Congruent teaching strategies
A primary issue for both teachers and practitioners is to create a safe environment for learning. Students in a Child and Youth Care program have safety concerns based on being new to the classroom group, their values and beliefs that may not fit their new career’s expectations, and worrying about whether they are smart enough to be successful academically. Mature students have issues about returning to school, where they may not have been successful in the distant past. These issues are very similar to the dynamics for a new youth or family in our care, and we can highlight and utilize this in our teaching. A useful resource is the book Intuition Is Not Enough by Ward and McMahon, which explains the connections between the challenges of learning and of doing Child and Youth Care work. The book introduces the “matching principle", which states that in order to be successful, training for any field of practice should match or reflect key aspects of that practice in terms of personal experience as well as academic content. Child and Youth Care teaching should strive to develop this congruence between curriculum delivery and Child and Youth Care attitudes and skills.

Professional identity
Professional schools often struggle with creating relevant, field based information and practice examples that resonate with practicum situations. Professional school education is more tuned in to student behavior and experience outside the classroom and deals with practice, ethics and theoretical implementation as much as cognitive assimilation of facts and data. Faculty who are grounded in Child and Youth Care field work, who have a clear and distinct professional identity as Child and Youth Care professionals, are an integral part of this process.
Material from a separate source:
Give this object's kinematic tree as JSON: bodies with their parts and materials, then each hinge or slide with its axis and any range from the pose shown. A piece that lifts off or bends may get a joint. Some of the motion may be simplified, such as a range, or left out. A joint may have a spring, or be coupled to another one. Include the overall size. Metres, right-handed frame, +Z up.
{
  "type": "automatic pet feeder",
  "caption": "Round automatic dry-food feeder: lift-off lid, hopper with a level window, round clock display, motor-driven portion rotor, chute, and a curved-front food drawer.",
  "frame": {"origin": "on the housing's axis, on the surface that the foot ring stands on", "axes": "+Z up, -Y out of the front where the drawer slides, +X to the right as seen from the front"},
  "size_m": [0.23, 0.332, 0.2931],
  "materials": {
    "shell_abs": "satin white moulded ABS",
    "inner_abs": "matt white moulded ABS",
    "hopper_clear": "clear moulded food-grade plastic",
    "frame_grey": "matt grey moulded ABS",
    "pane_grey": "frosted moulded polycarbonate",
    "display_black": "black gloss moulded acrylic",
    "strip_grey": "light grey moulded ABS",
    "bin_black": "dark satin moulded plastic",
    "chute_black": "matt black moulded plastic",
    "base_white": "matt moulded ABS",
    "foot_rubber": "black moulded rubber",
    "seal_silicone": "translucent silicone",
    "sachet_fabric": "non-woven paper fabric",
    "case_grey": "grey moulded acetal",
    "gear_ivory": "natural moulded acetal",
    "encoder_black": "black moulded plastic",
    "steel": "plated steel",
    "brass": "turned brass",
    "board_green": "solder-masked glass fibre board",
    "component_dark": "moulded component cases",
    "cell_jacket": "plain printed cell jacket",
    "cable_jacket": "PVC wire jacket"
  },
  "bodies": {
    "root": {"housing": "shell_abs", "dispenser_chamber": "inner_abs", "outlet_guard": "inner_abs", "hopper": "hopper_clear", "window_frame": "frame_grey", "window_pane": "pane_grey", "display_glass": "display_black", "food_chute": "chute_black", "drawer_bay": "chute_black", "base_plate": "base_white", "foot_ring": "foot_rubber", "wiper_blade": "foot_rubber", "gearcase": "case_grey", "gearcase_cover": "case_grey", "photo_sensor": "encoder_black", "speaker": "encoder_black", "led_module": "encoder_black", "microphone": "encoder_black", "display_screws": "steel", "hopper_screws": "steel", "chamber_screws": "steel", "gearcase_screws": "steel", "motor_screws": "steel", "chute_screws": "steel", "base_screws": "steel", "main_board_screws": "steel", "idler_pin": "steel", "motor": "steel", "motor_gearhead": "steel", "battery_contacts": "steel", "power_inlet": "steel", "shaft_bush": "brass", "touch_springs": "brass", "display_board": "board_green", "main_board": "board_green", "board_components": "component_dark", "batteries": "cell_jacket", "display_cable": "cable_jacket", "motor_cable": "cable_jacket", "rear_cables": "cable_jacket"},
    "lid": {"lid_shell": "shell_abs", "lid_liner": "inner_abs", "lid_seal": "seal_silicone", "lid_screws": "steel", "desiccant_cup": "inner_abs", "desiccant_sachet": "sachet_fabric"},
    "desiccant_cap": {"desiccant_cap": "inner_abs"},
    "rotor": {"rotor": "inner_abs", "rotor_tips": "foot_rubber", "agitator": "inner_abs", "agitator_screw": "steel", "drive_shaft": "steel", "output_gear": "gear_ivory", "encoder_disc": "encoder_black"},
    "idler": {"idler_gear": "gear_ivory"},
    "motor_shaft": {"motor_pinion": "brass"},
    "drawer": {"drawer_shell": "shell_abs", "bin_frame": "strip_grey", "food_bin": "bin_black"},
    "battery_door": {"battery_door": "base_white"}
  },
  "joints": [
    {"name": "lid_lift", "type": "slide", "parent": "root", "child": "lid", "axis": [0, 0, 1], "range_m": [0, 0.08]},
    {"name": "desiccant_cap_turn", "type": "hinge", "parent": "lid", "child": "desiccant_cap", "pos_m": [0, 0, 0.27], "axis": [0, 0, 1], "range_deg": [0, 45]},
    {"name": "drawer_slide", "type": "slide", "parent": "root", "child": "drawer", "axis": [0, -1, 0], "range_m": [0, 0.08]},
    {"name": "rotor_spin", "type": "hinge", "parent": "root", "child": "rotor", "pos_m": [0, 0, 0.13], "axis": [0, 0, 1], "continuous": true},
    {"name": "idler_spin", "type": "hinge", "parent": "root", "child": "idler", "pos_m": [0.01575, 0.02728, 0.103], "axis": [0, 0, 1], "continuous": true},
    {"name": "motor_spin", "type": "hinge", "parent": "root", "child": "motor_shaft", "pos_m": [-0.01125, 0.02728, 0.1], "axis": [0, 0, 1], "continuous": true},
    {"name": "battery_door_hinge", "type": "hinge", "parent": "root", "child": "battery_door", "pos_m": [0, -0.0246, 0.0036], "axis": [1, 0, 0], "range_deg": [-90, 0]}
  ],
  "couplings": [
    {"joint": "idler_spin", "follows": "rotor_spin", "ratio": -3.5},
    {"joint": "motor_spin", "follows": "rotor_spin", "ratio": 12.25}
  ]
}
Child and Youth Care education historically has been delivered in many places by faculty trained in and practice based in non Child and Youth Care disciplines. The field no longer requires this assistance from other groups, and can clearly demand that all Child and Youth Care education be delivered by Child and Youth Care professionals. Role modeling by the faculty of ethical implementation of practice in Child and Youth Care situations and settings is a vital part of the learning process for students, especially in higher levels of degree programs.